What you will do> In the material below, find each line holding the string "MESH" and copy it.
↓
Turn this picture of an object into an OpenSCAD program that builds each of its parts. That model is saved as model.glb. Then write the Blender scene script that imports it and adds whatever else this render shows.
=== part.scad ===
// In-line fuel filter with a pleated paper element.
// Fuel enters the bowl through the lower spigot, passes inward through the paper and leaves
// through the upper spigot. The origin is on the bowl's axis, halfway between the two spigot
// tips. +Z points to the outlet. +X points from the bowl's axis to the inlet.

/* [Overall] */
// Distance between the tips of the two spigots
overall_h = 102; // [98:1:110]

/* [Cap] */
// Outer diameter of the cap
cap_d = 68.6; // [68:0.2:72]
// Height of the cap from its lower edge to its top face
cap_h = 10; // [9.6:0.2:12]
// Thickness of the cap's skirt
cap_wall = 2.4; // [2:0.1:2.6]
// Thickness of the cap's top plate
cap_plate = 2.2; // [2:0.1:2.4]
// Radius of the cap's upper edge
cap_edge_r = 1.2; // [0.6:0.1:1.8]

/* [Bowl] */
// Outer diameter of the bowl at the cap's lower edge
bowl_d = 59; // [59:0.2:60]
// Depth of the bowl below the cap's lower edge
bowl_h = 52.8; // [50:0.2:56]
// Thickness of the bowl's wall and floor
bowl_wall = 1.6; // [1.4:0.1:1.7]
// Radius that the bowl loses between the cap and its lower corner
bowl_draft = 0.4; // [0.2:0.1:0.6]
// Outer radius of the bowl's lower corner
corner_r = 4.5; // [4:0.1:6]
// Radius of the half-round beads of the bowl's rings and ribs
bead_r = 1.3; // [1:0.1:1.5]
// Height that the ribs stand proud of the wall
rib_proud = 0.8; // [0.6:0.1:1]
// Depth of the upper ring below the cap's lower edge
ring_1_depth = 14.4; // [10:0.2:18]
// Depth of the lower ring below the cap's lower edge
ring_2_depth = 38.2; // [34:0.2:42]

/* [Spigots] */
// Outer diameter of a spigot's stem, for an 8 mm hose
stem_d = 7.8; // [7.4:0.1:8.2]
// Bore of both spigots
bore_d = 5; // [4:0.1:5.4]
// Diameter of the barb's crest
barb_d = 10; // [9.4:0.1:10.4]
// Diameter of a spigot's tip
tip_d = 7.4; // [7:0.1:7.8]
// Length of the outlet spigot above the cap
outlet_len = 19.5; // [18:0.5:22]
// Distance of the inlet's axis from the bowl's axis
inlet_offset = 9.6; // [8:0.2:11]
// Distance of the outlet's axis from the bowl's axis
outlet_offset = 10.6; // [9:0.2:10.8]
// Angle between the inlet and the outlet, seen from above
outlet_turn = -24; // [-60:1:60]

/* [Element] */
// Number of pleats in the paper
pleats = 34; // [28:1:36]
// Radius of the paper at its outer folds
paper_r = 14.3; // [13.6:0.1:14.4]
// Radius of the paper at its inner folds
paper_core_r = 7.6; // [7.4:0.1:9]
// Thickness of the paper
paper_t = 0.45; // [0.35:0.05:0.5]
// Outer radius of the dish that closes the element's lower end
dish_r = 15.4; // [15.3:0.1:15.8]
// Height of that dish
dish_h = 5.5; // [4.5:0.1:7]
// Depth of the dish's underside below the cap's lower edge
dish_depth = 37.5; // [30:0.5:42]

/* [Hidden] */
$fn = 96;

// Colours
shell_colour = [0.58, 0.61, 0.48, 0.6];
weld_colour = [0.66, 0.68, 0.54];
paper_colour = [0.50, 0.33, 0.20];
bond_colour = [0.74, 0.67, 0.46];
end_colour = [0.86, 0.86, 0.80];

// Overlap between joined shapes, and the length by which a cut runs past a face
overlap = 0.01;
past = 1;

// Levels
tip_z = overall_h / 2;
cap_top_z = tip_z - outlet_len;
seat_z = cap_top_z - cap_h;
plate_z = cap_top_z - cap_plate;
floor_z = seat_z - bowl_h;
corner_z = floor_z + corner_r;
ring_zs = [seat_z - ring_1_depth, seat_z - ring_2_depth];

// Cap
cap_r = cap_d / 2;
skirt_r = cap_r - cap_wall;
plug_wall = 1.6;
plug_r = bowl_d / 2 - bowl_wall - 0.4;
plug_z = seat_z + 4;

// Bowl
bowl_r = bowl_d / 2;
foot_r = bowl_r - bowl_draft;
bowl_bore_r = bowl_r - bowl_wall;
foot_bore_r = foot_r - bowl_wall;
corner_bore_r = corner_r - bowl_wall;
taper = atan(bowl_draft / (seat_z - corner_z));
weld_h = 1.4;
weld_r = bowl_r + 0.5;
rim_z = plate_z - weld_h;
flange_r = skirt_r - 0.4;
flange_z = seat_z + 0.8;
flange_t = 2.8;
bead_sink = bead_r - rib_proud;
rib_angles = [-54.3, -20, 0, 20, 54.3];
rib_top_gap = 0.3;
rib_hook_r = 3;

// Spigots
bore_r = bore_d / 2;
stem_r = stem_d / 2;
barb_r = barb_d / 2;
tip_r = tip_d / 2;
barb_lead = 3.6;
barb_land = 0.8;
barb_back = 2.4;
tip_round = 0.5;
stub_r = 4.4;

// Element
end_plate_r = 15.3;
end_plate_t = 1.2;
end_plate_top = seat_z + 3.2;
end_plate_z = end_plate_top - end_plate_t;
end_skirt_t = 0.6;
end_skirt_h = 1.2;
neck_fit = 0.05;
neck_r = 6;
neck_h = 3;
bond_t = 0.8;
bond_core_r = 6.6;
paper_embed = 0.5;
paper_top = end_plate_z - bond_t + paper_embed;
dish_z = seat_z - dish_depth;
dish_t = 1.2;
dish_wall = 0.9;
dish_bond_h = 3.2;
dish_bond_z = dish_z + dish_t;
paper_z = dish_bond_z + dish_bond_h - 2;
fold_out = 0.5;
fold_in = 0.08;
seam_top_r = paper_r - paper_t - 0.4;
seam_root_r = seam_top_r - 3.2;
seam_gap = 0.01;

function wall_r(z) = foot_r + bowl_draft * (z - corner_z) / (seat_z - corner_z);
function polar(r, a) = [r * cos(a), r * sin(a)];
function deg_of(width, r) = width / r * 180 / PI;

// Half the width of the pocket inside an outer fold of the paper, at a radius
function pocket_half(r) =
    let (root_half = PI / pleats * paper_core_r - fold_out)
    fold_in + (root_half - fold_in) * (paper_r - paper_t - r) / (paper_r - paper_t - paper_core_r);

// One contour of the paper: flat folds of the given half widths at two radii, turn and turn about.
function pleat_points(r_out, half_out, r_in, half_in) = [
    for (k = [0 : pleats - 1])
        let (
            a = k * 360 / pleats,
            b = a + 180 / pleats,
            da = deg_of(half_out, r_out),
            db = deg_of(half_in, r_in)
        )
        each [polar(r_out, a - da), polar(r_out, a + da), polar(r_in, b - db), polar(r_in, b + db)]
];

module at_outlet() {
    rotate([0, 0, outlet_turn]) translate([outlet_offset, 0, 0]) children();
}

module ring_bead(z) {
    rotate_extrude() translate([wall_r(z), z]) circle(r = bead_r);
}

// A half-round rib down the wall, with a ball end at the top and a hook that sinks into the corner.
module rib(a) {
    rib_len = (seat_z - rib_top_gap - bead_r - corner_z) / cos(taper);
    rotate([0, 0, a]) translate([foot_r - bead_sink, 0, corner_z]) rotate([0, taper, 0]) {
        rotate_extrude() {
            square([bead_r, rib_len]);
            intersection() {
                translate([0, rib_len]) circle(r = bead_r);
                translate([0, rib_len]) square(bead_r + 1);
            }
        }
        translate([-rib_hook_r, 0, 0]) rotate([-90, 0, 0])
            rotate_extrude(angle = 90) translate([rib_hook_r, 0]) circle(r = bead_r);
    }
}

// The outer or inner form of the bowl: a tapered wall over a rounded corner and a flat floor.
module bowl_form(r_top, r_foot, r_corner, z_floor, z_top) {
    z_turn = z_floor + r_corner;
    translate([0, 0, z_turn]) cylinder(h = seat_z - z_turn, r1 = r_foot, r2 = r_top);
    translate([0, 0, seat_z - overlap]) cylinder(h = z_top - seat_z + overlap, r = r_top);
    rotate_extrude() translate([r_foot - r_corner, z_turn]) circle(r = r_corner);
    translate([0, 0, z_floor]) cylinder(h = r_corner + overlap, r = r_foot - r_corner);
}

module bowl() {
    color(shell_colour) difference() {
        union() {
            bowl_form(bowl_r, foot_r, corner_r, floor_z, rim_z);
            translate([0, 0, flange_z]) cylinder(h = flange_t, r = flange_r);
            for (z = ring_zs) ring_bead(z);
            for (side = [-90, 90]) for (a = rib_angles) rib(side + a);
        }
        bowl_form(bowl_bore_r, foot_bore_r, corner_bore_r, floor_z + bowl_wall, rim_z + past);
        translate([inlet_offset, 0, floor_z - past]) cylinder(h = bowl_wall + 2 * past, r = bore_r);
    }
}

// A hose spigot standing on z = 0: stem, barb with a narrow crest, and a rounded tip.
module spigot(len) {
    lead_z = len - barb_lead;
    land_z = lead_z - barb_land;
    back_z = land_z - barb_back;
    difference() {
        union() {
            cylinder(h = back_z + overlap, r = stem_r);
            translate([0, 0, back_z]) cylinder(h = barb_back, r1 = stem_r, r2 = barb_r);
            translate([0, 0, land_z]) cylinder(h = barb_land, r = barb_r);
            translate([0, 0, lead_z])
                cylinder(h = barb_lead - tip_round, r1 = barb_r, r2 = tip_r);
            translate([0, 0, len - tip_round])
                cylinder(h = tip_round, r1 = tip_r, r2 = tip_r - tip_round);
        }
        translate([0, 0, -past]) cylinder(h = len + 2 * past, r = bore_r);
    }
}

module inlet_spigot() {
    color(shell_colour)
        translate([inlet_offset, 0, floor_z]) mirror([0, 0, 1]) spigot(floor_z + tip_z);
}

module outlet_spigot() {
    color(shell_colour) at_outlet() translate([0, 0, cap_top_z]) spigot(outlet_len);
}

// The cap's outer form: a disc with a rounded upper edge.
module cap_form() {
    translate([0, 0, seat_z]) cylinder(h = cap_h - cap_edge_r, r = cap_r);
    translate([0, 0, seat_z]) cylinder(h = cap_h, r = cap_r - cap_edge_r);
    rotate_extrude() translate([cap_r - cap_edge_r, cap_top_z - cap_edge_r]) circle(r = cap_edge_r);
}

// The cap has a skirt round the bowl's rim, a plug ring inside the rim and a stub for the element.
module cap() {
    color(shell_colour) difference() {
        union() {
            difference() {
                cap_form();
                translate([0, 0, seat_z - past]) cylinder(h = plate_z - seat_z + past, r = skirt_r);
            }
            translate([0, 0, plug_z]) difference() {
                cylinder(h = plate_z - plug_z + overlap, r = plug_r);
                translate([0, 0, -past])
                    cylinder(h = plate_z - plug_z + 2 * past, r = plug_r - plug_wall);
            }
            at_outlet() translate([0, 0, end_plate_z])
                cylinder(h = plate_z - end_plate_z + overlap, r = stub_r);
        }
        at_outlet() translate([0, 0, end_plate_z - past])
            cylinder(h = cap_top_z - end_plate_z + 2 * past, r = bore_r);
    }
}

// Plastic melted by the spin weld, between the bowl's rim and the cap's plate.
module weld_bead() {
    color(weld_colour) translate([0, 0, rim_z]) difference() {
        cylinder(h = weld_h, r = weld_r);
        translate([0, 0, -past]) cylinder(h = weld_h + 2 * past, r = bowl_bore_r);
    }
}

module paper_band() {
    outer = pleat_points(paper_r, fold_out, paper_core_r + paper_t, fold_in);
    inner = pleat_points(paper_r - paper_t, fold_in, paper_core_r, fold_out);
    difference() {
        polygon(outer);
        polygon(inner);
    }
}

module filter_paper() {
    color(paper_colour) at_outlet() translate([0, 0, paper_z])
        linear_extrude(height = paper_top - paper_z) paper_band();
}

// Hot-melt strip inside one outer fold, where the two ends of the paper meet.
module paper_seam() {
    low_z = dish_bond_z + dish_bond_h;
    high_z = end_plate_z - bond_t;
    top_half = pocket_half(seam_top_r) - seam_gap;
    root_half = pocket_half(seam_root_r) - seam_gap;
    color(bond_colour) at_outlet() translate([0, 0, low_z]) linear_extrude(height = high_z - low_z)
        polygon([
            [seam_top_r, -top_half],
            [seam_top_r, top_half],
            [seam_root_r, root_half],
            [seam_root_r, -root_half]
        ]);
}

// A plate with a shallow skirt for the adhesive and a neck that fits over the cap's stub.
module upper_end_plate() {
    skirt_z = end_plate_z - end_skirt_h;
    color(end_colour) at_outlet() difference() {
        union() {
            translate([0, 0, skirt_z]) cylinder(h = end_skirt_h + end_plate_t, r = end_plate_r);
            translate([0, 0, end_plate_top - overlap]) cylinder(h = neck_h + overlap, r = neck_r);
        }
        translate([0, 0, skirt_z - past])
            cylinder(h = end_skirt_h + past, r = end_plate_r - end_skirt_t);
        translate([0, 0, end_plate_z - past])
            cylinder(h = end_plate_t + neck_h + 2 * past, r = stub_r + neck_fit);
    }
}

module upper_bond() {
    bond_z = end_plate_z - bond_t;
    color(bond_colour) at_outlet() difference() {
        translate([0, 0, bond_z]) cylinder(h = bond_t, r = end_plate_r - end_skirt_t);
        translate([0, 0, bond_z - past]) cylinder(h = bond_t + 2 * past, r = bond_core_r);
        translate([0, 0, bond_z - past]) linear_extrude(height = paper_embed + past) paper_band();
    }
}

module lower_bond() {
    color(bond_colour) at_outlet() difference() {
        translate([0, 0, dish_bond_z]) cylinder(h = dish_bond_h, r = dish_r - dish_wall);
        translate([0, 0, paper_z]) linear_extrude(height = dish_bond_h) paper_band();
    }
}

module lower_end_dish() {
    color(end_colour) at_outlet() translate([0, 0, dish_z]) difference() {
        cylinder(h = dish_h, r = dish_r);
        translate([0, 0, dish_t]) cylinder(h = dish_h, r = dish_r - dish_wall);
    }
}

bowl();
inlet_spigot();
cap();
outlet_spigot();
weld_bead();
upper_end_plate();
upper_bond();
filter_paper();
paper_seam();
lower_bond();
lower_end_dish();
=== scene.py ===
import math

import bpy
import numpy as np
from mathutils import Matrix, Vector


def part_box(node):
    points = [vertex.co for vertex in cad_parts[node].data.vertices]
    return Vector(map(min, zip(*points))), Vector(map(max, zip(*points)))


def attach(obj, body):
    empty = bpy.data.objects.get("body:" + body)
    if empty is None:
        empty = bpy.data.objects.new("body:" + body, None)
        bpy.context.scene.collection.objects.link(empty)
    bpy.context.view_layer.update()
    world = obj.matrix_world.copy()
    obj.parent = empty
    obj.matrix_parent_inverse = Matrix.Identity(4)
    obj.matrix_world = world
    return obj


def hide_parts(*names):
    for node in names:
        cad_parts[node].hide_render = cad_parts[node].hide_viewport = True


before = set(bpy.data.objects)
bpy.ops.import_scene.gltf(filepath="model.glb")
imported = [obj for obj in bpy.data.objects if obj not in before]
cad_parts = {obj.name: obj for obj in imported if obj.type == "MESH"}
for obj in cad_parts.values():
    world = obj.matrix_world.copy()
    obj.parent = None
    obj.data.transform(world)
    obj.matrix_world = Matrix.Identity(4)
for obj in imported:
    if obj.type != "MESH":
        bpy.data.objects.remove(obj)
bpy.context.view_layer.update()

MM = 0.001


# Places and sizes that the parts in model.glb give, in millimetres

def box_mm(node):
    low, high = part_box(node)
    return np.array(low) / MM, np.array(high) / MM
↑
Response to this exercise>
cad_parts = {obj.name: obj for obj in imported if obj.type == "MESH"}
    if obj.type != "MESH":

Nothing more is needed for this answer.